Funny thing, but City Council's new budget advisory committee doesn't seem the least bit concerned about finding money to compensate the Toronto Port Authority for its loss of a bridge to the Island Airport. Even David Soknacki, the Scarborough Conservative whom Mayor David Miller picked to be his budget chief, isn't overly worried that the harbourmasters might put undue pressure on the city's finances next year. And he was one of 18 politicians who voted against the mayor last week when the newly elected council withdrew its predecessor's approval of a fixed link between Bathurst and the controversial downtown landing strip.
But the debate that led to council dismantling plans for a 122-metre span of metal across the Western Gap was child's play compared to the challenge it faces preparing the city's 2004 operating budget.
"My goal is to see if we can have a vote on April 30 that brings three-quarters of council within the tent," Soknacki advises me.
It will be a monumental task, considering he and Miller have agreed that a 3 per cent property tax increase is all that can possibly be passed on to local homeowners next year. That hike will raise only a paltry $30 million for an administration that faces a shortfall of almost $350 million on projected operating expenditures well in excess of $6.5 billion.

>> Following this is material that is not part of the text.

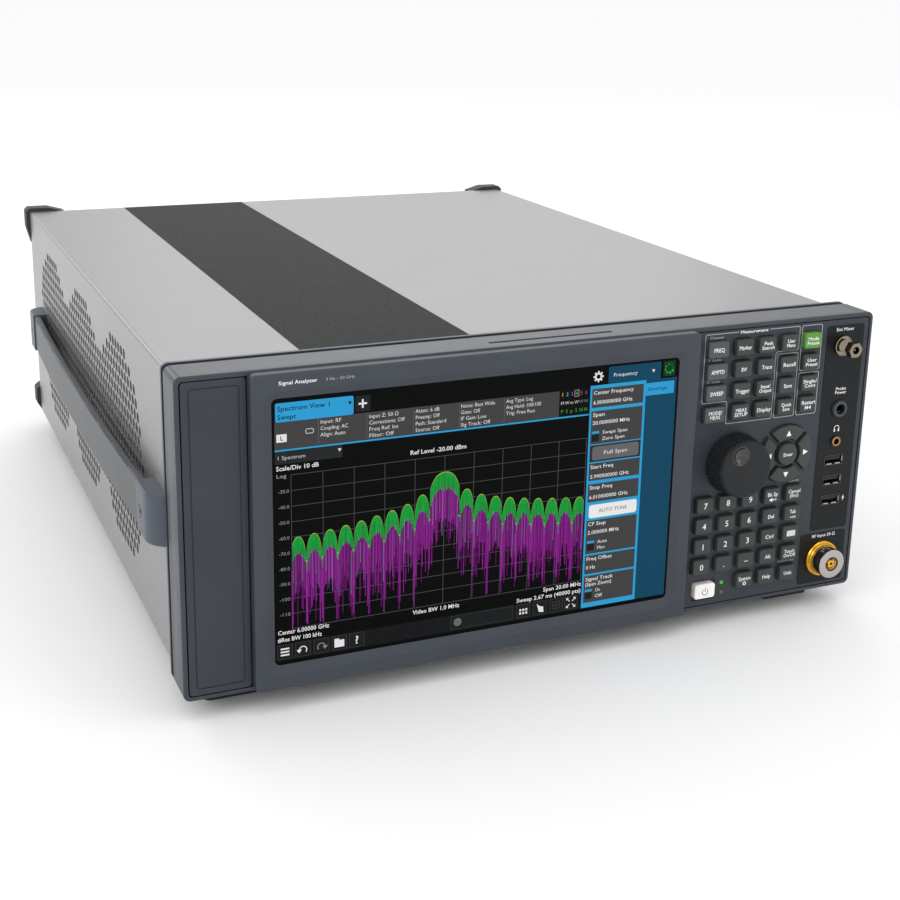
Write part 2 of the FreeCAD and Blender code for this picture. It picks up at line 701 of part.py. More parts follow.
def cap_solid(low, flat_low, flat_high, high):
    """Cover over a strap's end: a flat top whose free end comes round to the case."""
    case = -SLEEVE_HALF
    top = case - CAP_OUT
    crests = [Vector(top, flat_low, 0), Vector(top, flat_high, 0)]
    bases = [Vector(case, low, 0), Vector(case, high, 0)]
    edges = [Part.makeLine(crests[0], crests[1]), Part.makeLine(bases[1], bases[0])]
    for base, crest in zip(bases, crests):
        if base.y == crest.y:
            edges.append(Part.makeLine(base, crest))
        else:
            foot = base - Vector(CAP_EDGE, 0, 0)
            edges += [Part.makeLine(base, foot), landing(foot, crest)]
    face = Part.Face(Part.Wire(Part.__sortEdges__(edges)))
    face.translate(Vector(0, 0, MID_Z - CAP_H / 2))
    cap = face.extrude(Vector(0, 0, CAP_H))
    rims = [e for e in cap.Edges if e.BoundBox.XMax < case - 1.0 and e.BoundBox.ZLength < TINY]
    return cap.makeFillet(1.2, rims)


def strap_caps():
    tunnel = strap_left()
    front = cap_solid(CAP_FRONT_Y[0], CAP_FRONT_Y[1], CAP_FRONT_Y[2], CAP_FRONT_Y[2])
    rear = cap_solid(CAP_REAR_Y[0], CAP_REAR_Y[0], CAP_REAR_Y[1], CAP_REAR_Y[2])
    caps = []
    for cap, y in zip((front, rear), STRAP_SCREW_Y):
        head = rod_x(y, MID_Z, 3.8, (-SLEEVE_HALF - CAP_OUT - 1, -SLEEVE_HALF - CAP_OUT + 1.4))
        cap = cap.cut([tunnel, screw_shaft(y, STRAP_SCREW_R + 0.1), head])
        caps.append(cap)
    return both_sides(Part.makeCompound(caps))


def strap_screws():
    screws = []
    top = -SLEEVE_HALF - CAP_OUT
    for y in STRAP_SCREW_Y:
        shank = rod_x(y, MID_Z, STRAP_SCREW_R, (top + 1.4, -SLEEVE_HALF + 6))
        head = rod_x(y, MID_Z, 3.6, (top + 0.1, top + 1.4))
        socket = rod_x(y, MID_Z, 1.4, (top, top + 1.0))
        screws.append(shank.fuse(head).cut(socket))
    return both_sides(Part.makeCompound(screws))


# ---------------------------------------------------------------- rear
def bumper(points, post):
    """Bumper over (x, z) points with its screw post, hooked behind the case's rear edge."""
    body = prism_y(points, (SLEEVE_END + 0.2, REAR_END))
    rims = [e for e in body.Edges if e.BoundBox.YMin > REAR_END - TINY]
    body = body.makeChamfer(BUMPER_CHAMFER, rims)
    body = body.fuse(rod(post, 5.0, (REAR_Y[1], SLEEVE_END + 0.2)))
    return body.cut([rod(post, 2.2, (REAR_Y[1] - 1, REAR_END + 1)),
                     rod(post, 4.2, (REAR_END - 4, REAR_END + 1))])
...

On Monday, December 8, chief administrative officer Shirley Hoy met with councillors at Exhibition Place to give them an idea of the financial pressures the city faces in the year ahead. And the news was not good.
"Some people have provided staff with their lists of hopes, wishes, aspirations, dreams and so on," Soknacki says. "But nobody's really done any sort of reality check on them yet. Let's just say that what we have right now is a wish list, and not all those wishes are going to come to fruition in 2004."
For example, the police department is asking for $50 million more than the $640 million it got to enforce the law this year. That increase alone would mean a 5 per cent hike in property taxes next year. Tack on the TTC's request for $60 million more (another 6 per cent tax increase) and demands for more money from the library and health boards and it becomes all too clear that City Hall is in one hell of a financial bind. That is, unless Ottawa and the province come through with major infusions of cash.
Miller is putting his trust in the senior levels of governments to provide Toronto with the financial aid it so desperately needs. "I have absolute confidence that they will come through," he said earlier this week. But is a bailout of more than $300 million a reasonable expectation, considering the Liberals at Queen's Park inherited a $5.6 billion deficit from the previous Tory government and the federal Grits are going through a change of leadership?
"We'll have to address that challenge when we face it," the mayor says before conceding that the 2004 operating budget will be "far and away the toughest" he's confronted during almost a decade in municipal politics.
"It's not just a case of pulling the finger of the province," Miller adds. "We have a structural fiscal problem. You can't maintain a government of our size solely on property tax and user fee revenues."
That said, the mayor makes no bones about the fact that Soknacki and his committee will be looking for ways to save money when it starts a series of preliminary meetings tomorrow.
"We have to find efficiencies," Miller says. "There's no question that city services have to be run efficiently."
With that in mind, the city will embark on a series of town hall meetings early in the new year to get a sense of the public's priorities before the official budget preparation process is launched in late January.
"We want to bring the people in at the beginning instead of the end," the mayor says.
It will be interesting to see how the budget committee deals with all this input in light of the fact that its membership cuts right across the political spectrum. Soknacki's two vice-chairs are NDP councillor Joe Mihevc and Jane Pitfield, a middle-of-the-road conservative with considerable budget committee experience on two previous councils.
This threesome is joined by downtown lefty Kyle Rae, right-wing Etobicoan Peter Milczyn and centrist newcomers Shelley Carroll of North York and Sylvia Watson, the former city solicitor, from High Park.
"In previous budget committees you almost felt a little bit of a sadistic delight in raking different departments over the coals," Mihevc observes. "It was anti-government government."
But he senses that adversarial approach is now in the past. And, like the mayor, he's confident the province will come through to keep the city up and running for another year until a new funding arrangement can be worked out based on the city getting a portion of the gasoline tax and other cost-sharing programs.
"There's a little bit of magic that's got to happen this year," Mihevc suggests.
That would suit Kyle Rae just fine.
"I've heard that this year is going to be awful," he says. "But I've heard that every year since I was elected in 1991, so I'm not going to jump on the 'woe is me' bandwagon."
Hopefully, Rae will still be talking tough four months from now.